It was back in 2005 when Shadow of the Colossus graced the PS2 and went on to become one of, if not the best PS2 games ever. Thirteen years later this timeless classic has been re-introduced with a fresh coat of paint for the current generation of players. GAMING REVIEWS
So how does it hold up?
In this review, we will go through every aspect of this game like graphics, gameplay, story and overall experience in detail. However, to understand the pedigree of what we are looking at here, we need to look at one more aspect of this game which is its Legacy.
When it comes to timeless classics in video games, very few games have the impact of Shadow of the Colossus. I remember when I first booted the original SOTC on my PS2, back in 2005. I went in completely blind, not knowing anything about this game. No reviews or spoilers back in the day. After the initial roadblock of trying to figure out the climbing mechanics, it was a moment of awe that only a few games could provide at the time.
Fast forward 12 years, the second colossus was released. I knew that this was a rare masterpiece that needed to be savoured. And I was not the only one sharing this sentiment. Almost anyone who has played this game had a soft spot for it, regardless of whether they had finished it once or, like in my case, at least a dozen times.
But games have come a long way since 2005. And the sheer variety of genres and the advancements in mechanics that we have experienced in these 2 console generations since PS2 is staggering, which is why I am left speechless when I see how well the PS4 version of this game holds up today.
The main story of SOTC can be written in a few sentences. Man tries to save beloved Mono. Man is offered a chance to do so by slaying 16 colossus. Man does it. And then the ending. But there is so much more complexity in this simple story. You cannot help but fall in love with every character. From Agro, your trusty steed, to the wanderer, the protagonist and each of the 16 magnificent colossi. All of this only leads to an emotional gut punch every time you kill these colossi. And not to mention an ending that is both as much an absolute heartbreak, as it is beautiful.
Part of SOTCs charm lies in how simple everything is, and the underlying complexity is all born in the player’s mind. It may have been due to the limitations of the PS2 that things were kept so simple, but Bluepoint games have used that simplicity along with the PS4’s graphical fidelity, delivered in spades. This game is one the best looking games for the PS4 right now. Everything in this game, from landscapes to the towering colossus themselves, have been redone from the ground up. And the result is phenomenal. There is a staggering attention to detail in every nook and cranny of this game. And these visuals play a vital role in the overall experience of this remake.
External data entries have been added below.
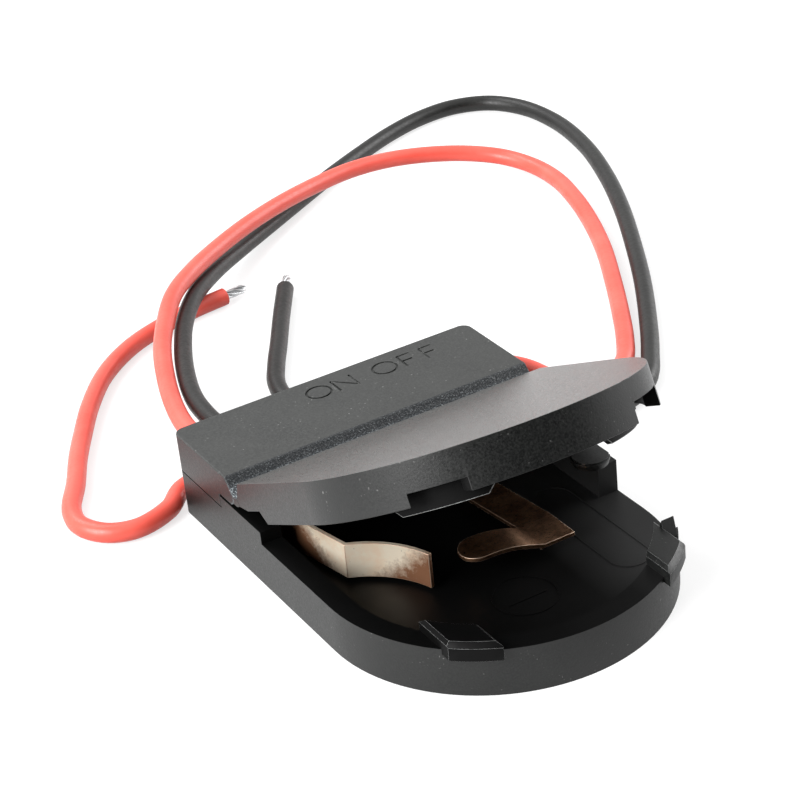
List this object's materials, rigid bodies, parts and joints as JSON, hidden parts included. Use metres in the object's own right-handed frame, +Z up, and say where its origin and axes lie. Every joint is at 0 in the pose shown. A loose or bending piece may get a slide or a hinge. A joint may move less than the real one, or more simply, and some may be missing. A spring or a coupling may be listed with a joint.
{
  "type": "coin cell holder",
  "caption": "Coin cell holder: round-fronted tray with a hinged lid, contact springs, a slide switch under a rear cover and two stripped leads.",
  "frame": {"origin": "bottom centre of the holder's box, from the round front to the tip of the switch knob, leads left out", "axes": "+X across the holder, +Y from the round front towards the back face where the leads come out, +Z up from the underside"},
  "size_m": [0.0682, 0.0846, 0.0177],
  "materials": {
    "black_plastic": "moulded black plastic, fine grain",
    "cover_plastic": "moulded black plastic, rubbed matte",
    "lid_plastic": "moulded black plastic, rubbed matte",
    "slider_plastic": "black plastic",
    "bright_copper": "bright phosphor bronze strip",
    "dark_copper": "toned phosphor bronze strip",
    "switch_steel": "tin plated sheet",
    "phenolic_board": "brown phenolic paper",
    "tinned_pin": "tinned pin",
    "solder": "solder",
    "red_insulation": "soft PVC insulation",
    "black_insulation": "soft PVC insulation",
    "copper_strand": "bare copper strand",
    "tinned_strand": "tinned strand end"
  },
  "bodies": {
    "holder": {"base_shell": "black_plastic", "top_cover": "cover_plastic", "hinge_web": "cover_plastic", "contact_positive": "bright_copper", "contact_negative": "dark_copper", "switch_case": "switch_steel", "switch_base": "phenolic_board", "terminal_on": "tinned_pin", "terminal_common": "tinned_pin", "terminal_off": "tinned_pin", "solder_on": "solder", "solder_common": "solder", "solder_negative": "solder", "red_wire": "red_insulation", "red_wire_core": "copper_strand", "red_wire_end": "tinned_strand", "black_wire": "black_insulation", "black_wire_core": "copper_strand", "black_wire_end": "tinned_strand"},
    "lid": {"lid": "lid_plastic"},
    "slider": {"switch_slider": "slider_plastic", "switch_wiper": "bright_copper"}
  },
  "joints": [
    {"name": "lid_hinge", "type": "hinge", "parent": "holder", "child": "lid", "pos_m": [0, 0.0073, 0.00525], "axis": [-1, 0, 0], "range_deg": [-26.5, 63.5], "deforming": ["hinge_web"]},
    {"name": "switch_slide", "type": "slide", "parent": "holder", "child": "slider", "axis": [1, 0, 0], "range_m": [-0.002, 0]}
  ]
}
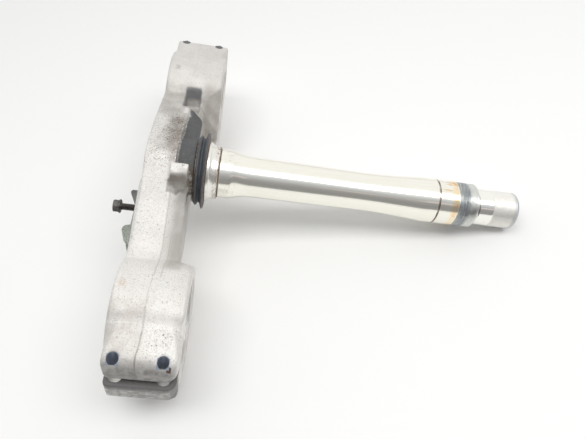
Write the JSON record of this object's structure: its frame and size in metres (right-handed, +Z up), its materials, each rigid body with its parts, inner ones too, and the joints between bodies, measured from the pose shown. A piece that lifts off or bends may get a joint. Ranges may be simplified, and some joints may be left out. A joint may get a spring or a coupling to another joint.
{
  "type": "motorcycle triple clamp",
  "caption": "Cast lower fork yoke with two split clamp rings, a steering stop and a long pressed-in steering stem carrying a bearing race and a rubber seal.",
  "frame": {"origin": "middle of the stem's bore, on the steering axis", "axes": "+Z up from the table the part lies on, +X along the stem towards its tip as seen from above, +Y across the yoke towards the fork clamp that is far from the camera"},
  "size_m": [0.293, 0.3038, 0.1011],
  "materials": {
    "cast_aluminium": "satin",
    "polished_alloy": "polished",
    "bearing_steel": "satin",
    "black_rubber": "matte",
    "dark_steel": "satin",
    "bolt_steel": "satin"
  },
  "bodies": {
    "root": {"lower_yoke": "cast_aluminium", "steering_stem": "polished_alloy", "bearing_inner_race": "bearing_steel", "dust_seal": "black_rubber", "seal_washer": "dark_steel", "hose_guide": "dark_steel", "guide_bolt": "bolt_steel"}
  },
  "joints": []
}
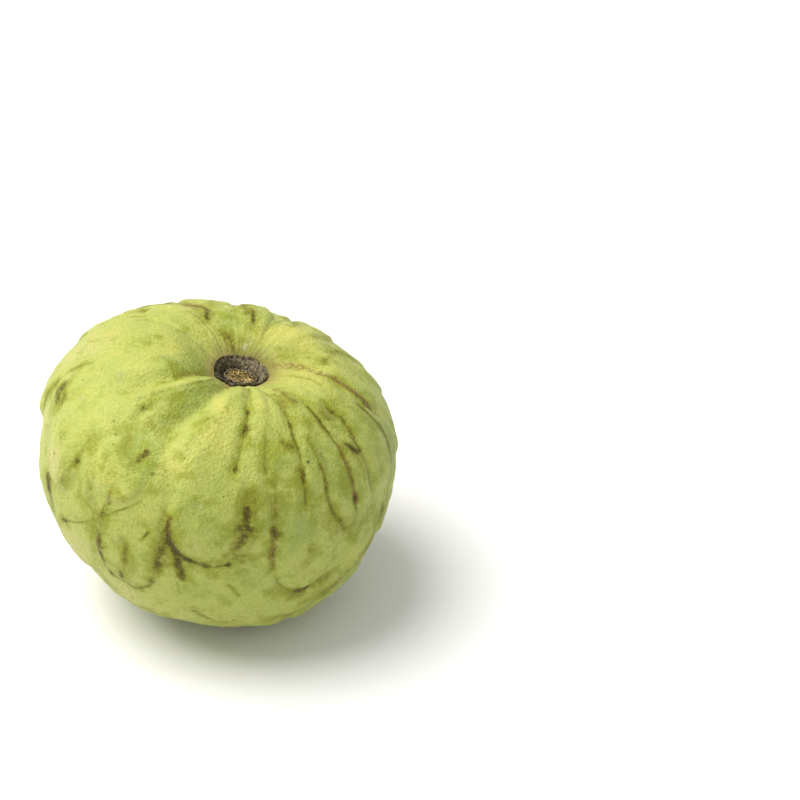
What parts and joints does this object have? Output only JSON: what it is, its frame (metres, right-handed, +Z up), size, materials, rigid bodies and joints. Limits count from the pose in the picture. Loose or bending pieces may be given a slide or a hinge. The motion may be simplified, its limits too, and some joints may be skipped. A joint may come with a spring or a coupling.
{
  "type": "cherimoya fruit",
  "caption": "Whole cherimoya with shallow overlapping scale pads, a folded stem hollow and a woody stem stub, resting on a small flat spot.",
  "frame": {"origin": "on the surface that the fruit rests on, below the middle of its bounding box", "axes": "+Z up; -Y is the front that the picture shows; the stem hollow faces up and leans towards +X"},
  "size_m": [0.1006, 0.1014, 0.0813],
  "materials": {
    "skin": "velvety yellow green skin with olive brown smudges along the scale outlines, matt to satin",
    "stem_wood": "dry, rough, grey brown corky wood with a tan, pitted cut face"
  },
  "bodies": {
    "root": {"fruit": "skin", "stem_stub": "stem_wood"}
  },
  "joints": []
}
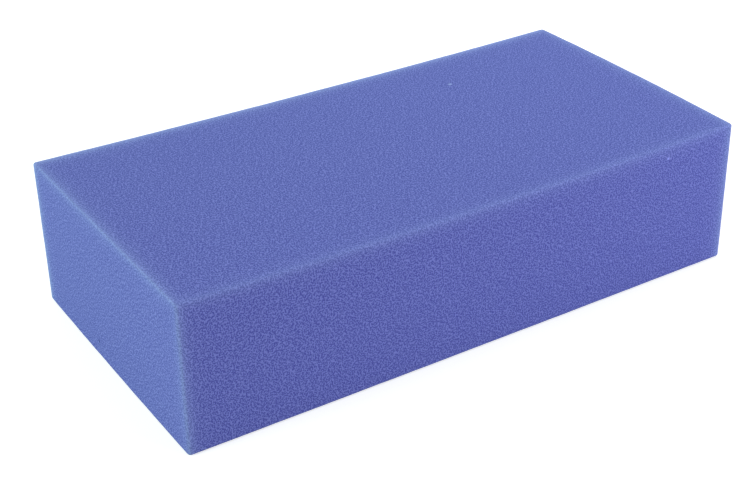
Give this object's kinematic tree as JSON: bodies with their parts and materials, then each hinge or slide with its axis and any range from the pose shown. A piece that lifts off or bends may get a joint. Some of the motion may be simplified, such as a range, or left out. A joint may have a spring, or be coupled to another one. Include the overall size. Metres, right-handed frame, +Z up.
{
  "type": "grooming sponge",
  "caption": "Rectangular block of open-cell foam with softened edges, a slightly dipped top and bowed ends, held in the hand to wash and wipe down an animal's coat.",
  "frame": {"origin": "in the resting face, under the middle of the block", "axes": "+X along the block's length, +Y across its width, +Z up from the resting face to the top"},
  "size_m": [0.2, 0.0998, 0.0491],
  "materials": {
    "foam": "open-cell polyurethane foam, dyed blue through its whole depth, sawn and left raw: matte, finely pitted, a little paler and softer along its edges"
  },
  "bodies": {
    "root": {"foam_block": "foam"}
  },
  "joints": []
}
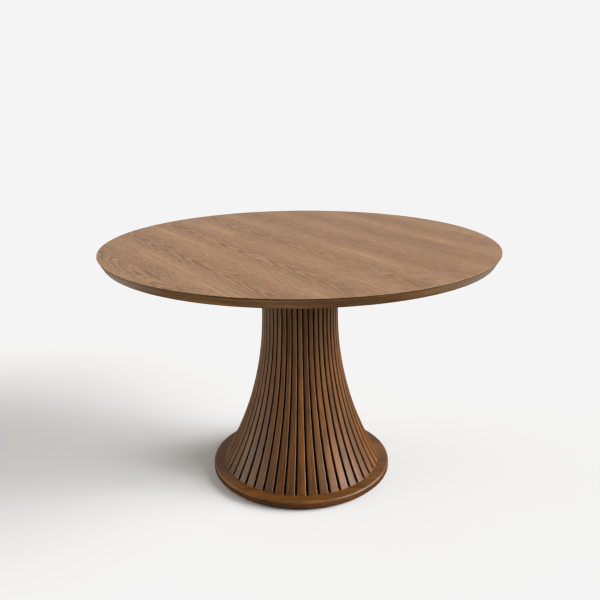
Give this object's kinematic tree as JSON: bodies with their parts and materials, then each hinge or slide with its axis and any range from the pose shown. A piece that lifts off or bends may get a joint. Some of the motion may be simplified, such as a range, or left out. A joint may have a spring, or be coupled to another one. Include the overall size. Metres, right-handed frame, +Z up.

The core gameplay of SOTC involves riding through the landscapes of the cursed land on the back of your horse, looking for the next Colossi. You are left to figure out where to go with help of your sword which reflects beams of light towards the direction of the target. Once you do find the Colossi, you need to figure out how to take them down as each of them need different strategy and planning. This keeps the game fresh all the way until the end. Reminiscent of the game’s simple theme is your arsenal, which consists of just a sword, and a bow and arrow.
For all the praise this game commands, there is no denying that the controls were a little janky. Even back in the PS2 days, we have had games with much better controls than SOTC. While we cannot say that this has been fully resolved in the remake, there are some notable changes here. The button layout is mapped to appeal to today’s gamers, which can be set back to original settings if you please. Adding to this there are also collectables in the game now and some clever Easter eggs referencing Mr Ueda’s other games.
While the core game can be finished in about 10 hours, longevity is provided through other difficulty settings and quirky rewards. And a mirrored mode which, well, mirrors the game screen and it feels surprisingly fresh. Add to this a Photo mode which lets you take screenshots of the game, with various filters and tools. Honestly, I spent hours here and the end results are all amazing.
The original SOTC on the PS2 took players’ breath away and added to the notion that video games are indeed an art. It was timeless in its own right and did not need a remaster. But this remaster was still made and the result is a Masterpiece. Had the PS4 come out in 2005, this may have been Fumito Ueda’s original vision. We may never know, but as gamers, we can only thank the creators for making this happen. SOTC on the PS4 is not only an essential but a timeless classic which sets new standards for remakes.